I removed the centre tie rod with the idler arm attached. Easy to remove on the bench later, I thought. Tonight I did remove it, but only after a struggle. Nick was right saying I should let my son wield the hammer.

I'm struggling with the same. I've got the track rods off the centre tie rod, and got the idler unbolted from the chassis rail. No matter how hard I belt the taper joint (with two hammers) it won't shift (I'm aware there is a knack to it, and I obviously haven't got that knack). It would be much easier if I could get it all off the car and in a vice. But...

How did you detach the centre tie bar from the steering box arm? Or did you remove the arm from the steering box?
I did not remove the arm from the steering box. I had 3 plans to remove the arm, as this thread relates.
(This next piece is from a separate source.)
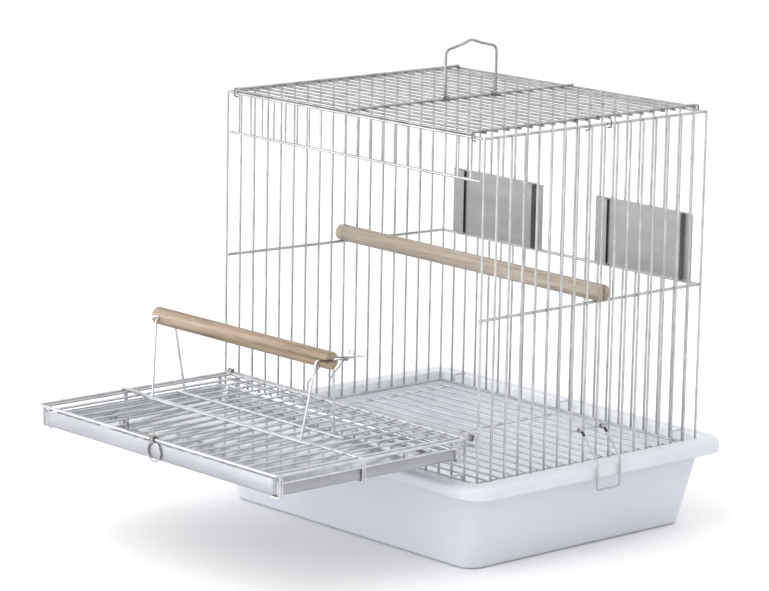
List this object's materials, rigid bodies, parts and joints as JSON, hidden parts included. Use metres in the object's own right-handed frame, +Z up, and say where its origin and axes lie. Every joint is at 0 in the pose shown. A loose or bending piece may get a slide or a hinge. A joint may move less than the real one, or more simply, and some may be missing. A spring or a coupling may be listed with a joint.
{
  "type": "wire bird cage",
  "caption": "Rectangular wire bird cage clipped on a deep plastic tray, its front folded down as a stage with a shallow metal pan and a perch, with a perch and sliding feeder doors inside.",
  "frame": {"origin": "centre of the tray's underside", "axes": "+Z up, +X to the right seen from the front, the front and its folded-down stage face -Y"},
  "size_m": [0.3798, 0.4992, 0.4227],
  "materials": {
    "tray_plastic": "smooth moulded plastic, soft sheen",
    "plated_wire": "bright plated wire",
    "pan_sheet": "polished plated sheet",
    "feeder_sheet": "satin plated sheet",
    "stage_wood": "bare turned pine",
    "perch_wood": "bare turned wood, weathered"
  },
  "bodies": {
    "tray": {"base_tray": "tray_plastic"},
    "cage": {"floor_grating": "plated_wire", "wall_left": "plated_wire", "wall_right": "plated_wire", "wall_back_lower": "plated_wire", "wall_back_upper": "plated_wire", "header_band": "plated_wire", "front_band": "plated_wire", "top_panel": "plated_wire", "feeder_guide_left_outer": "feeder_sheet", "feeder_guide_left_inner": "feeder_sheet", "feeder_guide_right_outer": "feeder_sheet", "feeder_guide_right_inner": "feeder_sheet"},
    "handle": {"handle": "plated_wire"},
    "door": {"door_grid": "plated_wire", "stage_pan": "pan_sheet", "perch_stand": "plated_wire", "stage_perch": "stage_wood"},
    "door_latch": {"latch_ring": "plated_wire"},
    "feeder_door_left": {"feeder_plate_left": "feeder_sheet"},
    "feeder_door_right": {"feeder_plate_right": "feeder_sheet"},
    "loop_left": {"side_latch_left": "plated_wire"},
    "loop_right": {"side_latch_right": "plated_wire"},
    "inside_perch": {"interior_perch": "perch_wood"}
  },
  "joints": [
    {"name": "cage_lift", "type": "slide", "parent": "tray", "child": "cage", "axis": [0, 0, 1], "range_m": [0, 0.15]},
    {"name": "handle_hinge", "type": "hinge", "parent": "cage", "child": "handle", "pos_m": [0, 0.0067, 0.371], "axis": [0, 1, 0], "range_deg": [-80, 80]},
    {"name": "door_hinge", "type": "hinge", "parent": "cage", "child": "door", "pos_m": [0, -0.1313, 0.1153], "axis": [-1, 0, 0], "range_deg": [0, 90]},
    {"name": "latch_hinge", "type": "hinge", "parent": "door", "child": "door_latch", "pos_m": [0, -0.3428, 0.1153], "axis": [-1, 0, 0], "range_deg": [0, 50]},
    {"name": "feeder_slide_left", "type": "slide", "parent": "cage", "child": "feeder_door_left", "axis": [0, 0, 1], "range_m": [0, 0.055]},
    {"name": "feeder_slide_right", "type": "slide", "parent": "cage", "child": "feeder_door_right", "axis": [0, 0, 1], "range_m": [0, 0.055]},
    {"name": "loop_hinge_left", "type": "hinge", "parent": "cage", "child": "loop_left", "pos_m": [-0.1664, 0, 0.1065], "axis": [0, 1, 0], "range_deg": [0, 100]},
    {"name": "loop_hinge_right", "type": "hinge", "parent": "cage", "child": "loop_right", "pos_m": [0.1664, 0, 0.1065], "axis": [0, -1, 0], "range_deg": [0, 100]},
    {"name": "perch_lift", "type": "slide", "parent": "cage", "child": "inside_perch", "axis": [0, 0, 1], "range_m": [0, 0.12]}
  ]
}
Nick W repeated that I was making a mountain out of a molehill, use 2 hammers, he said.

He was right, but you want the right hammers, and you must hit it hard. My sledge hammer was too big, so I used smaller lump hammers. I lay on the floor under the car holding the bigger hammer behind the arm taper, while my son hit the other side of the taper with all his might. On the 4th thump the pin dropped out.
I had of course umdone the nut, but left it on the end of the thread where it was free to unscrew, to protect the thread in case son missed. I also marked his target with white paint.

I had similar trouble with the idler arm, so I detached the holder from the chassis. Having removed the centre track rod from the car I thought it would be trivial to remove the idler arm from the centre rod. It was not. None of my extracters would go in the narrow gap so they were no help. 2 hammers did not seem to work for me on this joint. Eventually, using the sledge hammer head as the anvil and hitting  the taper with the heavier hammer, it popped out.

My conclusion - I must buy some heavier hammers - I see Screwfix do a 4lb hammer for 10 - and I must hit the taper hard. My son is a burly 40 year old, I am a 10 stone weakling. This old man needs all the help and tricks he can get.

I wonder whether the tool mandula depicted would have helped. The prongs on all my extractors were too fat to insert between the arms. Obviously it needs strength, but I reckon a puller could be designed with the right prongs for this job. I shall seek one.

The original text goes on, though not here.